The information contained in Piad's letter calls for no action by the Department. From an information viewpoint, the makeup of Varona's approved civilian-military junta is interesting, since it reveals for the first time willingness on the part of the Prio forces to join with the Castro-Ortodoxo movement in setting up a provisional government.

Presumably, this junta would not come into existence until an armed forces coup had unseated Batista in lieu of a Castro-directed movement headed by a general strike.

Either type of attempt would result in bloodshed but the Castro plan would be likely to result in much more killing of civilians than a military coup.

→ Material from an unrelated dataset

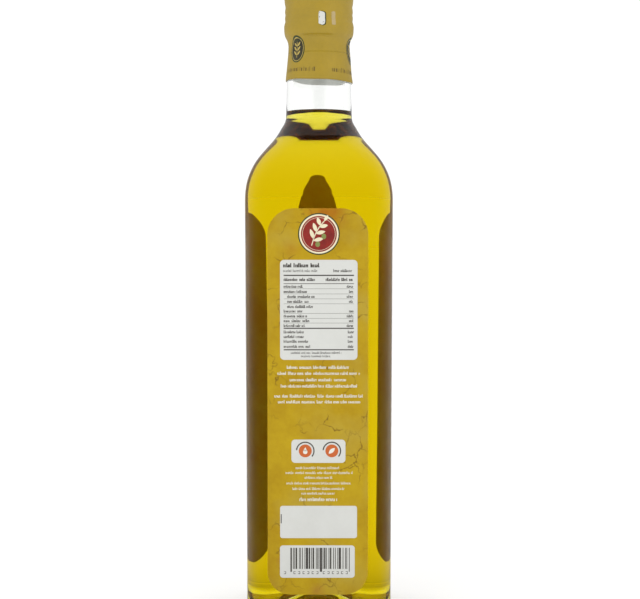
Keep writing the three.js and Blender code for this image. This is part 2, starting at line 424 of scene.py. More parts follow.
@dataclass(frozen=True)
class ParchmentPaper:
    """Gold parchment print on satin paper, with thin brown cracks and warm stains."""

    light: tuple = (0.48, 0.322, 0.009, 1)
    dark: tuple = (0.37, 0.22, 0.005, 1)
    pale: tuple = (0.43, 0.315, 0.045, 1)
    crack: tuple = (0.13, 0.065, 0.008, 1)
    orange: tuple = (0.365, 0.122, 0.004, 1)
    rust: tuple = (0.30, 0.105, 0.04, 1)
    crack_cells: float = 95.0
    crack_warp: float = 0.009
    crack_power: float = 0.7
    satin: float = 0.42
    gloss: float = 0.14
    relief: Relief = Relief(90.0, 2400.0, 0.5, 0.2, 0.03)

    def make(self, fx: Effects) -> bpy.types.Material:
        """Build the material."""
        material, w, shader, where = new_material("Gold parchment paper")
        base = use_group(w, fx.mottle, {"Vector": where, "Light": self.light, "Dark": self.dark,
                                        "Patch scale": 55.0, "Fine scale": 420.0, "Contrast": 0.9})
        pale = w.ramp(w.noise(where, 38.0, 3.0, 0.5), 0.52, 0.68)
        colour = w.blend(w.math("MULTIPLY", pale, 0.6), base.outputs["Color"], self.pale)
        warp = w.add("ShaderNodeTexNoise", {"Vector": where, "Scale": 170.0, "Detail": 5.0})
        shift = w.vector("MULTIPLY", warp.outputs["Color"], (self.crack_warp,) * 3)
        bent = w.vector("ADD", where, shift.outputs[0])
        cells = w.add("ShaderNodeTexVoronoi", {"Vector": bent.outputs[0], "Scale": self.crack_cells},
                      feature="DISTANCE_TO_EDGE")
        line = w.ramp(cells.outputs["Distance"], 0.028, 0.005)
        some = w.ramp(w.noise(where, 80.0, 2.0, 0.5), 0.49, 0.58)
        colour = w.blend(w.math("MULTIPLY", w.math("MULTIPLY", line, some), self.crack_power),
                         colour, self.crack)
        for tint, x, z, size, power in ((self.orange, 0.003, 0.186, 0.013, 1.0),
                                        (self.orange, -0.012, 0.170, 0.006, 0.35),
                                        (self.rust, -0.001, 0.016, 0.006, 0.4),
                                        (self.rust, -0.017, 0.030, 0.003, 0.4)):
            away = w.vector("SUBTRACT", where, (x, 0.0, z)).outputs[0]
            flat = w.vector("MULTIPLY", away, (1.0, 0.0, 1.0)).outputs[0]
            far = w.vector("LENGTH", flat).outputs["Value"]
            uneven = w.math("ADD", far, w.math("MULTIPLY", w.noise(where, 190.0, 5.0, 0.7), size))
            spot = w.math("MULTIPLY", w.ramp(uneven, size * 1.35, size * 0.5), power)
            colour = w.blend(spot, colour, tint)
        w.tree.links.new(colour, shader.inputs["Base Color"])
        set_sockets(shader, {"Specular IOR Level": self.gloss})
        rough = w.math("ADD", w.math("MULTIPLY", base.outputs["Mask"], 0.12), self.satin)
        w.tree.links.new(rough, shader.inputs["Roughness"])
        self.relief.apply(w, fx, where, shader)
        return material


@dataclass(frozen=True)
class PlainCoat:
    """An ink, a paper back, a film or a metal: mottled colour with fine relief and, where set, a painted
    glow.
    """

    name: str
    light: tuple
    dark: tuple
    roughness: float = 0.5
    metallic: float = 0.0
    patch: float = 90.0
    contrast: float = 0.6
    relief: float = 0.01
    wave: float = 60.0
    grain: float = 1500.0
    dust: float = 0.05
    specular: float = 0.3
    # painted light: a glow that makes the surface give off light though it is no lamp
    glow: float = 0.0

    def make(self, fx: Effects) -> bpy.types.Material:
        """Build the material."""
        material, w, shader, where = new_material(self.name)
        base = use_group(w, fx.mottle, {"Vector": where, "Light": self.light, "Dark": self.dark,
                                        "Patch scale": self.patch, "Fine scale": self.grain * 0.5,
                                        "Contrast": self.contrast})
        w.tree.links.new(base.outputs["Color"], shader.inputs["Base Color"])
        set_sockets(shader, {"Metallic": self.metallic, "Specular IOR Level": self.specular,
                             "Emission Color": (1, 1, 1, 1), "Emission Strength": self.glow})
        dust = use_group(w, fx.dust, {"Vector": where, "Speck scale": 420.0, "Amount": self.dust})
        rough = w.math("ADD", w.math("MULTIPLY", base.outputs["Mask"], 0.1), self.roughness)
        rough = w.math("ADD", rough, dust.outputs["Mask"], True)
        w.tree.links.new(rough, shader.inputs["Roughness"])
        Relief(self.wave, self.grain, 0.35, 0.3, self.relief).apply(w, fx, where, shader)
        return material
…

If Batista is sincere in setting up an honest election and can induce the opposition to meet with him to lay the groundwork for such an election in November, our policies would best be served by seeing this course followed. If it is too late to carry out this course of action, and Batista were overthrown, the least objectionable method in our view would be by a military coup followed by the establishment of a civilian or civilian-military junta, which in turn would name a provisional president, preferably along Constitutional lines. The suggested list of members of a civilian-military junta is a good one and this or one similar including possibly a labor representative might be named if Castro were unsuccessful in imposing his plan of installing a Government controlled entirely by his forces. It is possible that if Batista fell, some of Castro's support would abandon him for a junta type government, provided, of course, that the military showed signs of sticking together once the Batista followers were purged. One element in favor of this development would be fear by the military leaders of Castro's control of the armed forces.'

End Secret

NOTES:

1. Source: Department of State, Central Files, 737.00/3-2458. Official Use Only and Secret. Drafted by Stewart and sent through Wieland. Initialed by Wieland and Snow.

2. A copy of the letter was attached to the source text, but is not printed.

3. Wieland wrote the following comment at the end of the memorandum: "It is true that a junta might have some value in cushioning the impact of violence if Batista should be overthrown. It is a mechanism foreign to Cuban tradition, however, and unless it operated with greater statesmanship and skill than now seems likely, it will probably induce a continued or renewed revolutionary period after a short provisional reign."